El mismo Mártir de Anglería, en la tradición utópica desde Platón, cree que “…porque viviendo en la Edad de Oro, desnudos, sin pesos ni medidas, sin el mortífero dinero, sin leyes, sin jueces calumniosos, sin libros, contentándose con la naturaleza, viven sin solicitud alguna del porvenir” (una especie de socialismo indígena imaginario). El bestiario de seres insólitos no tiene límites. Sir Walter Raleigh, de quien dicen ejercía un hechizo sobre Isabel de Inglaterra, da testimonio de individuos sin cabeza que tenían los ojos en los hombros, los ewaipanoma. Otros tienen la boca en el vientre y los ojos en el pecho… “hombres que tienen la cabeza más abaja que los hombros; de los monocelos, de pies tan grandes que les sirven de quitasol; de los mantécoras, de cabeza humana con tres hileras de dientes en cada maxilar, cuerpo de oso, pata de león y cola de escorpión; de los gigantes, de los pigmeos, de las amazonas, de las mandrágoras, de los basiliscos, de las sirenas, y de las aguas que tienen propiedades letales a todas las horas fuera del mediodía”. Martín Fernández de Enciso, cuenta de “árboles cuyas hojas, cuando caen al agua se convierten en peces y cuando caen en tierra se convierten en pájaros”.

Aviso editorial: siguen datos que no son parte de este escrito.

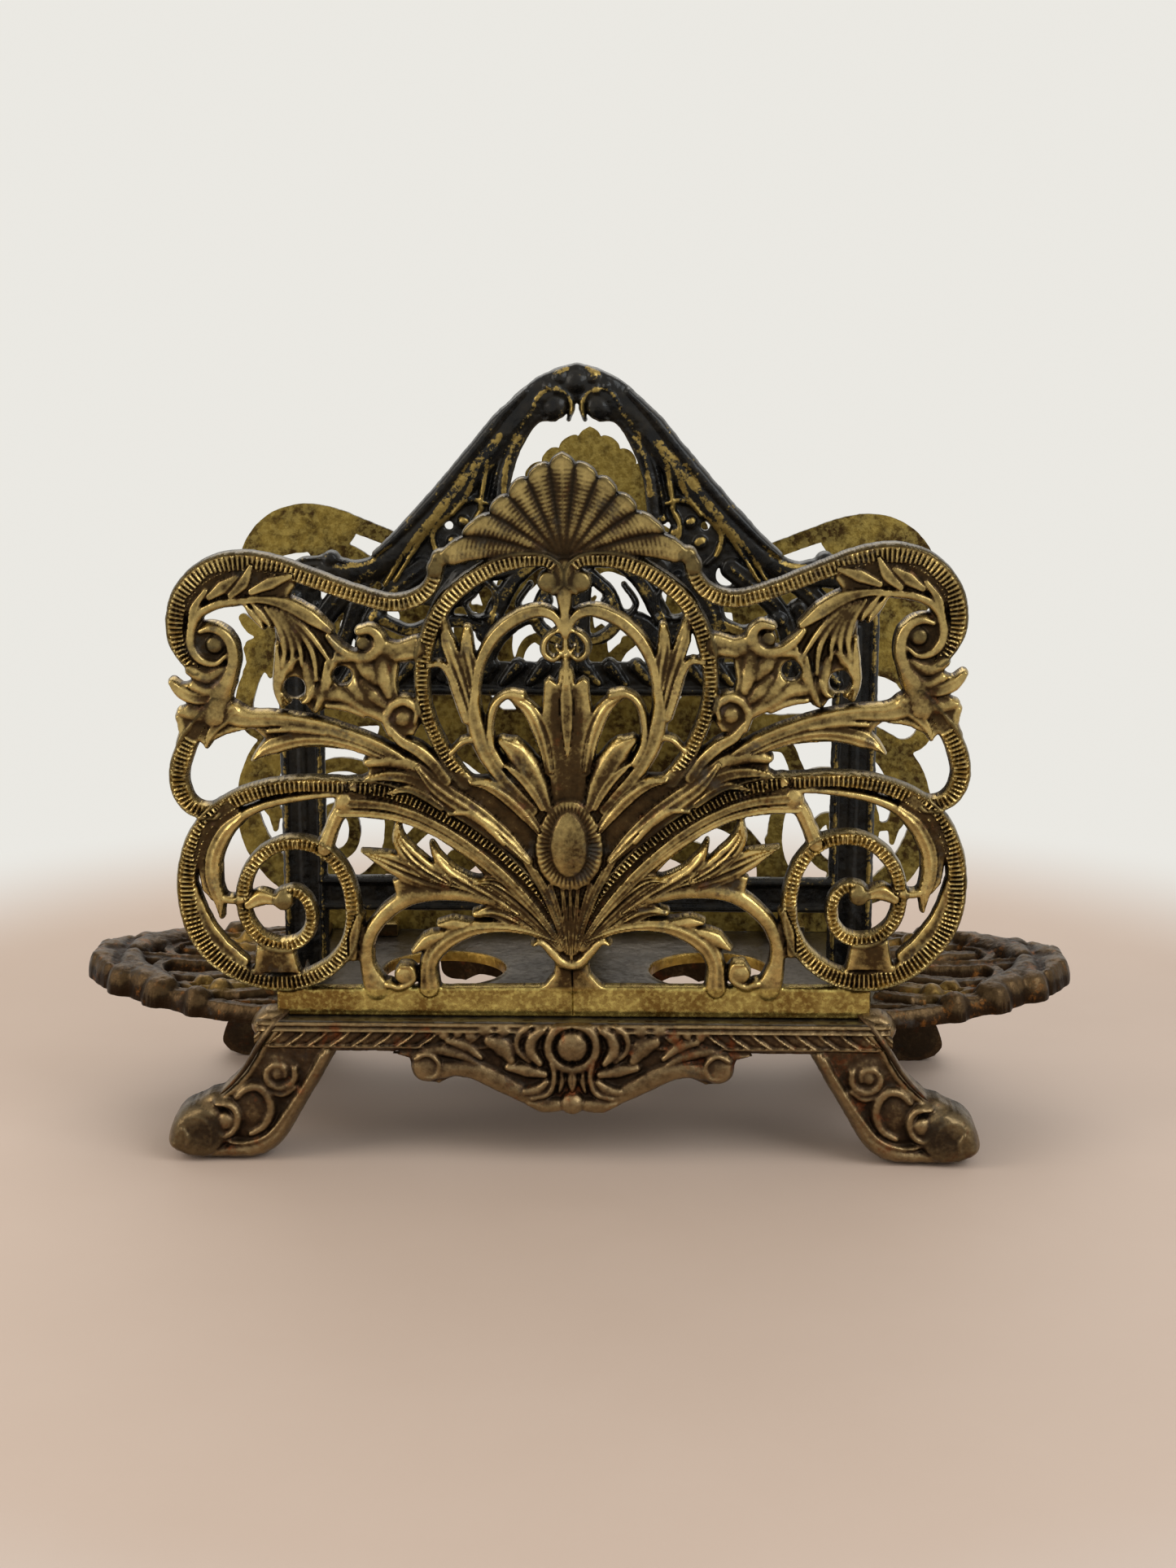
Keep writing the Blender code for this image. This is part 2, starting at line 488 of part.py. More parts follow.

Nicolás Federmann, gobernador de Venezuela, va más lejos. No se conforma con citar anécdotas sorprendentes que ha oído, sino una de la que fue protagonista. Cuenta que en su primer viaje a Venezuela conoció un pueblo de pigmeos “de cinco palmos de estatura y muchos sólo de cuatro”. Dice que “…el cacique me dio una enana de cuatro palmos de alto, bella, bien conformada y me dijo que era mujer suya, tal es su costumbre para asegurar la paz. La recibí, a pesar de su llanto y de su resistencia, porque creía que la daban a demonios, no a hombres. Conduje esta enana hasta Coro, donde la deje, no queriendo hacerla salir de su país, pues los indios no viven largo tiempo fuera de su patria, sobre todo en los climas fríos”. Las amazonas y El Dorado fueron dos de los mitos esenciales de ese período que transformó al planeta. El primero cargado de erotismo, de la necesidad de dejar libres ciertos fantasmas sexuales que daban vuelta en las cabezas de los hombres solos que conquistaron América.
Mujeres sin hombres, que los usaban únicamente para el sexo, valerosas, guerreras, habían tenido su esplendor original en los mitos griegos, armadas hasta los dientes y temibles, que muchos conquistadores juraron ver desnudas bañarse en los ríos, especialmente el que lleva su nombre. Los conquistadores buscan por todo el continente ciudades gobernadas por tales mujeres. Agustín de Zárate escribe como si las hubiera conocido y relata de una ciudad así, regida por la princesa Guanomilla, cuyo nombre traduce “cielo de oro”. Y el Dorado, el mito que inventaron los indígenas para librarse de la plaga que les había caído encima, se une con el de las hembras solas y poderosas. Dice Germán Arciniegas qué con esa leyenda, los indígenas encantaron a los hombres blancos “fue la operación mágica que enloqueció a Europa sedienta de riquezas. Oyendo patrañas de los indios, perdió la cabeza la corte de Londres, echaron a andar por las selvas y desiertos los agentes de los banqueros de Alemania, y los españoles creyeron que estaban viviendo en tiempos de Amadís de Gaula”.